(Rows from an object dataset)
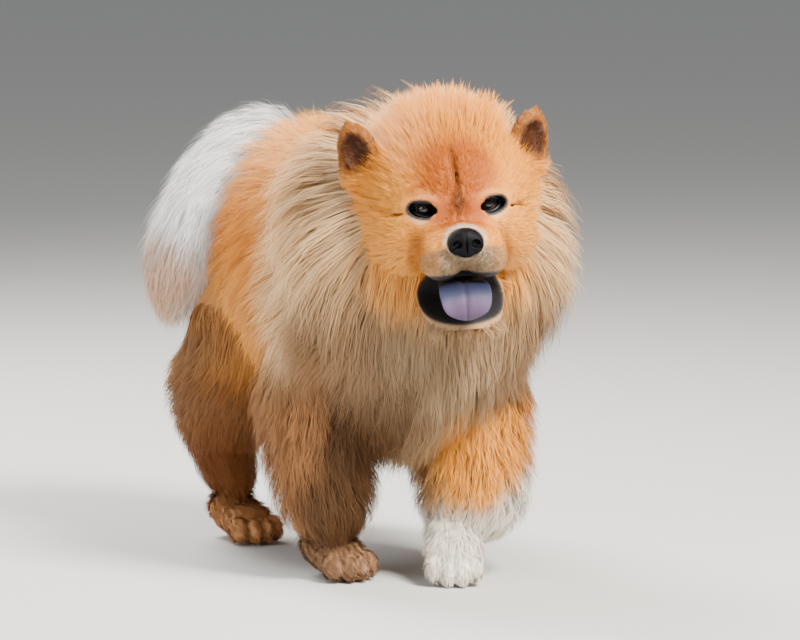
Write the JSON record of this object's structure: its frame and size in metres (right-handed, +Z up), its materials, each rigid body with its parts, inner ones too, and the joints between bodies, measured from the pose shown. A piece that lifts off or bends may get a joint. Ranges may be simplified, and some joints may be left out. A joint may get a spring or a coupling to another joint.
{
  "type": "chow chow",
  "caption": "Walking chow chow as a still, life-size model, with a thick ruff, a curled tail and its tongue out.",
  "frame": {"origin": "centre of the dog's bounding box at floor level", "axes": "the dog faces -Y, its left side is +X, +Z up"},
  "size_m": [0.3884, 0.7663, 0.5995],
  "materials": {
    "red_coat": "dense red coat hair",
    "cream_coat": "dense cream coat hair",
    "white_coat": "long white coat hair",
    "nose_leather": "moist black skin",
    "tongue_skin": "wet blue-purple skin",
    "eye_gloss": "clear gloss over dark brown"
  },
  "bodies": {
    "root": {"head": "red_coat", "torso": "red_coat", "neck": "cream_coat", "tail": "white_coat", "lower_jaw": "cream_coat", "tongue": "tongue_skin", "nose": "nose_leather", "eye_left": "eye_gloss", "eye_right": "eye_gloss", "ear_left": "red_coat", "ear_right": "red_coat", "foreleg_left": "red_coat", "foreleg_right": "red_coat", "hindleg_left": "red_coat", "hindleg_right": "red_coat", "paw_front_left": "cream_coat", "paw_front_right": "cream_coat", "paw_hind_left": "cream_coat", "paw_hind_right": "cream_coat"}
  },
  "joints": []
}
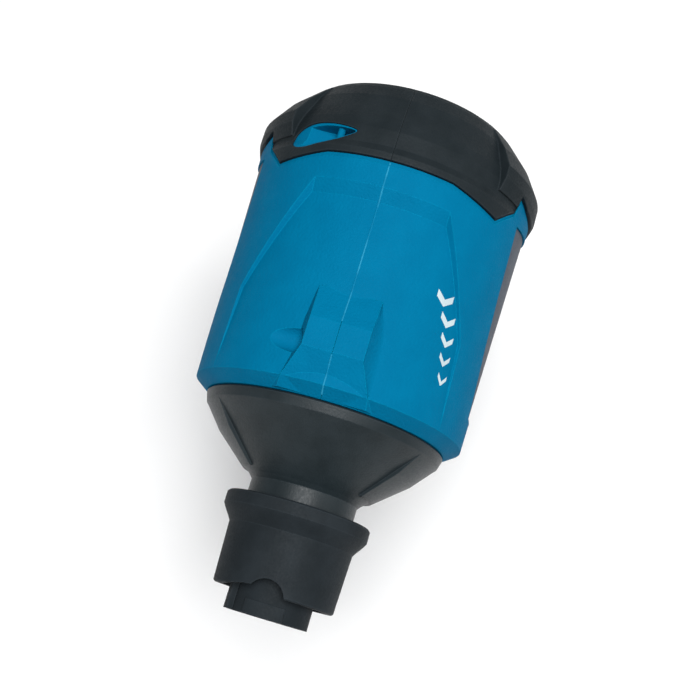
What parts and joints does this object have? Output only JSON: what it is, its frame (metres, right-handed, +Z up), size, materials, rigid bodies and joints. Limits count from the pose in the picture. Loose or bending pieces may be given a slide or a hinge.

STATED EXERCISE:
Read through the entries and copy every line that includes "JSON".

RESPONSE FOR THIS EXERCISE:
Write the JSON record of this object's structure: its frame and size in metres (right-handed, +Z up), its materials, each rigid body with its parts, inner ones too, and the joints between bodies, measured from the pose shown. A piece that lifts off or bends may get a joint. Ranges may be simplified, and some joints may be left out. A joint may get a spring or a coupling to another joint.
What parts and joints does this object have? Output only JSON: what it is, its frame (metres, right-handed, +Z up), size, materials, rigid bodies and joints. Limits count from the pose in the picture. Loose or bending pieces may be given a slide or a hinge.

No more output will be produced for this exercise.